The graphic interface has a number of sections. The main view allows you to select from a number of home screens, and place app short-cuts, notes, web-links, contacts on each home screen. Click on the corner and you bring up the application menu, and then scroll through the icons to select an app to run (very similar to iPhone or Android touch-screen smartphones). Click the corner again, and you get a group of running application boxes. Select a box to make that application run full screen, click the corner to come out of it and then select another running application.
The multi-tasking on the N900 is superb. Run a load of apps, and switch between them easily. Open address book, calendar, calculator, web browser, media player all at the same time and flick between them. One more point against the iPhone.
The web experience includes Flash. I have played a number of Flash games on websites, as well as browsing Youtube and even playing iPlayer (BBC) television from within the browser. You have a choice of multiple browsers to choose from. The default Maemo-browser, Firefox (including plugins), Chromium, Opera, and probably more by the time you read this. In comparison, the iPhone has been restricted by Apple so that it cannot play Flash in its browser.
The latest PR 1.2 Maemo firmware brings Skype video calling to the N900. It has a small VGA camera in the front of the phone and a larger 5 megapixel camera with dual LED flash in the rear. I've used Skype Video calling from my N900 to a friend's N900. Also Google Chat and Skype are integrated into the Phone Contacts so you can make Skype calls just as easily as a standard phone call. (At the point of calling you just select what type of call you are making.)
The N900 comes with 32Gb of flash memory built-in, for storing movies, music, documents, photos, and so on. It also has a micro-sd slot (which will take 16Gb micro-sdhc cards) to expand the capacious memory even further. I really like the built-in Media Player which does a great job of handling playback of multiple files types (including OGG and FLAC). The quality of audio through the 3.5mm standard stereo socket is very good too. The Media Player can stream internet radio, as well as streaming videos/music from Windows Media Player, MediaTomb media streaming server.

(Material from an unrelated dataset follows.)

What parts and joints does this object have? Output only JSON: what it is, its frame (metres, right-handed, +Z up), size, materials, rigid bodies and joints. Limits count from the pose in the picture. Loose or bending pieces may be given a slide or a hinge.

The N900 has many and varied features. I really appreciated the N900's TV-out capability when on holiday. I was able to plug it into the hotel's TV and play back movies in standard definition (no need to carry around a laptop or portable dvd player). Also it has FM radio receiver and transmitter built-in.
I prefer a real hardware keyboard, and that's another thing the N900 has. You can use the N900 with a full-size bluetooth keyboard (if you want). It will play to stereo bluetooth headphones quite happily too. I've even used a Sony PS3 six-axis console controller to play games on the N900 (Quake, Duke3D ports).
Nokia and Intel have joined forces to co-develop MeeGo (Linux) operating system from now and into the future. This will also be (mostly) open-source and eventually take over from Maemo. It is already possible to boot up the N900 to basic MeeGo version 1.0 via usb flasher program and a suitably formatted 2Gb micro-sd, without over-writing your current Maemo install. There isn't a lot of difference between Maemo and MeeGo so all the apps should translate between the two nicely.
I find the battery lasts very well, when the phone is mostly idle and connected to wifi rather than 3G. Mobile 3G data does drain it a bit, but you should still get a day out of it from standard use. Taking it off mobile data, and with light use it'll last 3 days-ish.
Browsing Google Maps with a PR1.2 Maemo N900, and its GPS turned on, makes geolocation data available to Google (if you want), which can be handy when you want to know where is the closest ATM, bar, petrol station in your vicinity.
The screen has a resolution of 800 x 480 pixels, which is more than twice as many pixels as the iPhone 3GS (480x320). This is excellent for reading documents, watching movies, viewing photos, reading text, and web-browsing.
For developers and hackers: Set up the N900 as a web-server with PHP support. Run Python and PyQT script-based GUI applications directly on the N900. The N900 is good as SSH client and SSH server (remote connect to it from your PC over Wifi). It runs fairly standard Linux (bash scripting, cron jobs, etc). Rsync your data to or from the N900. Build apps and then release to Maemo repositories or to Nokia OVI store without draconian app policing.
The N900 is a fantastic device and I'm really happy with it. There are issues to criticise but then every device has compromises.